Specialization is for insects.


Build a bike wheel. Thanks Sheldon Brown.


How to fight. How to write. How to lead. How to meditate.


spiritual hygiene, mental hygiene, physical hygiene


Listening skills.


Critical thinking and evaluating evidence.


CBT


I used to have a therapist who's pretty queer. She had a shaved head, tattoos, knew about kinky local things and some about lesbian stuff.

She mentioned this and I had to tell her it's also something else. She was surprised she hadn't heard of the other meaning before.


I know it’s a short search away, but Cognitive Behavior Therapy


to optimize for the most important thing in life, time.


effective communication. and financial stability


Critical thinking


Remembering names


Meditation (!)


Working on your own automobile, and welding.


Protecting/Insulating yourself from Machiavellianism (willingness to manipulate and deceive others), Narcissism (egotism and self-obsession), Psychopathy (lack of remorse and empathy), Sadism (pleasure in suffering of others)


* identifying when people are lying to you

* identifying weakness: embarrassment, offense, narcissism, intimidation, hostility (I am deliberately excluding fear from this list)

* writing

* personal finances/accounting

* product design: accessibility, usability, performance, engagement, organization (I am deliberately excluding vanity from this list)

* emergency car repair

* house maintenance

* horticulture

* accuracy with a rifle

* philosophy

* history

* homeopathy (plant chemistry kind, not the pseudo science kind)

* leadership

* listening

* benevolence

* maintaining a healthy marriage

* honesty

* automation


Granted, from SciFi, but I have found this to be fairly inspirational:

> A human being should be able to change a diaper, plan an invasion, butcher a hog, conn a ship, design a building, write a sonnet, balance accounts, build a wall, set a bone, comfort the dying, take orders, give orders, cooperate, act alone, solve equations, analyse a new problem, pitch manure, program a computer, cook a tasty meal, fight efficiently, die gallantly. Specialization is for insects.

(https://en.m.wikipedia.org/wiki/Competent_man)

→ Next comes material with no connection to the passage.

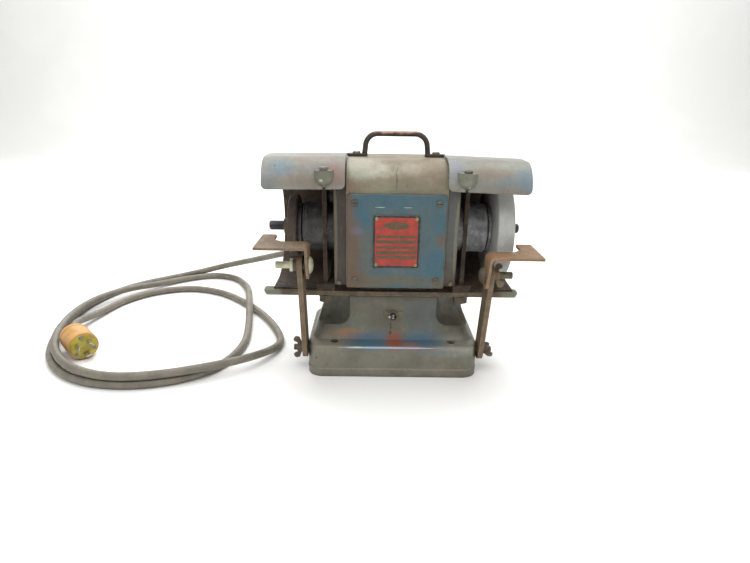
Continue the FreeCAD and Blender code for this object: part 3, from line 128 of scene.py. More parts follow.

Change a diaper? Done! Plan an invasion? No. Butcher a hog? No way, I like pigs. Conn a ship? Would like to try. Is learning to fly helicopters an acceptable substitute? (By far the most difficult thing I've ever done - building a pipe organ was kid's play in comparison.) Design a building? How about a tree house? Write a sonnet? No. Balance accounts? Terrible - ask my bank manager. Build a wall? No. Set a bone? No. Comfort the dying? No. Take/Give orders? Yes. Cooperate? With whom/what? Act alone? Yep. Solve equations? Never could do that. Analyse a new problem? Constantly. Pitch manure? Yes, I really have done this. Not recommended. Program a computer? My job. Cook a tasty meal? My chicken curry is world famous! Fight efficiently? Not sure what that means. Die gallantly? Not yet.